We don’t talk much of empowerment because empowerment has the idea of power behind it. Sahaj Marg says, we don’t use power, we have forceless force. Love is the only force which has no force behind it. No compulsions, no inhibitions, no “you cannot do this and you must do that,” no Ten Commandments—thou shalt not, thou shalt not, thou shalt not, thou shalt not, ad nauseam. But we have a set of principles which says, this you must do. Love thy neighbour as thyself, is one of them—love all as your brothers and sisters.
Women are the mothers. Without them the human race will be extinct. Love them, cherish them, protect them. Empowerment comes with all these things, you see. Our Indian women, in my experience, have been queens of their households. They may walk outside with their ghunghat [a veil concealing the face] down, three steps behind the husband. The western culture has misunderstood this humility in the woman as some sort of slavery, you know, and say to me that they walk like dogs behind their owners. Not at all. Go into an Indian household and you will find what power women enjoy. That has never been touched. We are not talking about that power. We are talking about a power where like Mandodari could advise Ravana—without effect of course, but that was not her fault. Where Kasturba Gandhi could advise her husband, though she paid with her life for it. They have this sort of sixth sense, intuitive capacity, which men don’t develop. And with that they guide a family through all the troubles and travails of an existence in India that has no possible predictable value. One moment you are happy, next moment there is tragedy in the family.

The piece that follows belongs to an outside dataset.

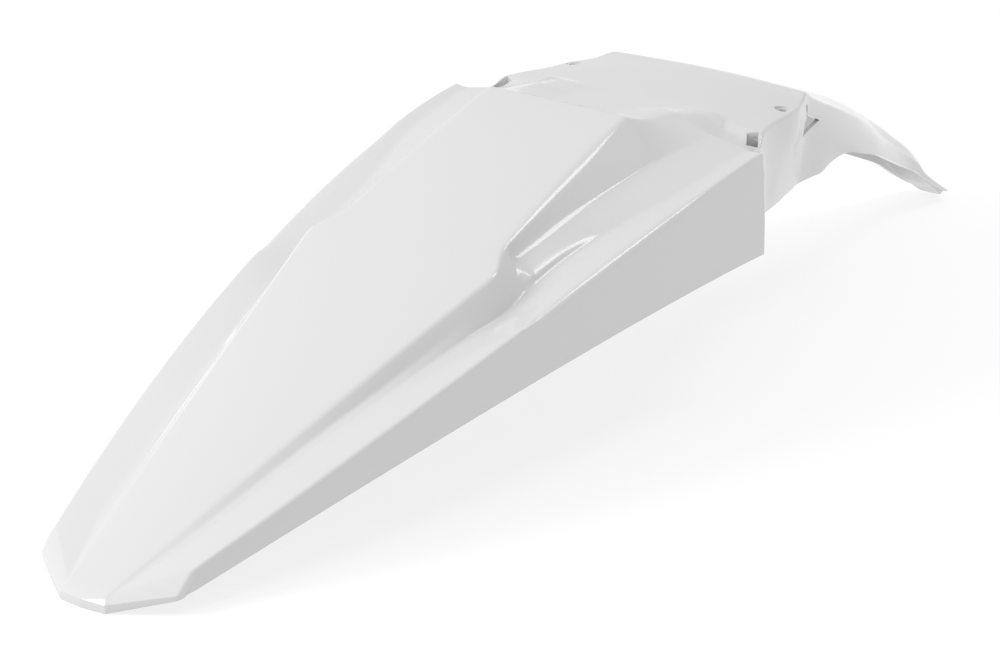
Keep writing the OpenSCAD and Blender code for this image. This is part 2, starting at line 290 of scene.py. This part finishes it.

So we are in a sense, Mr. Chandran, trying to break into the society’s roots and nourish them from there with good values. It takes time to go up to the top perhaps, but I assure you, Mr. Chandran, that in our aims we have the highest. It is the oneness of all humans and a human brotherhood in which there is no separation, no alienation, no differentiation.
I thank you once again, Mr. Chandran, for being here and guiding us, and we look forward to your continued guidance.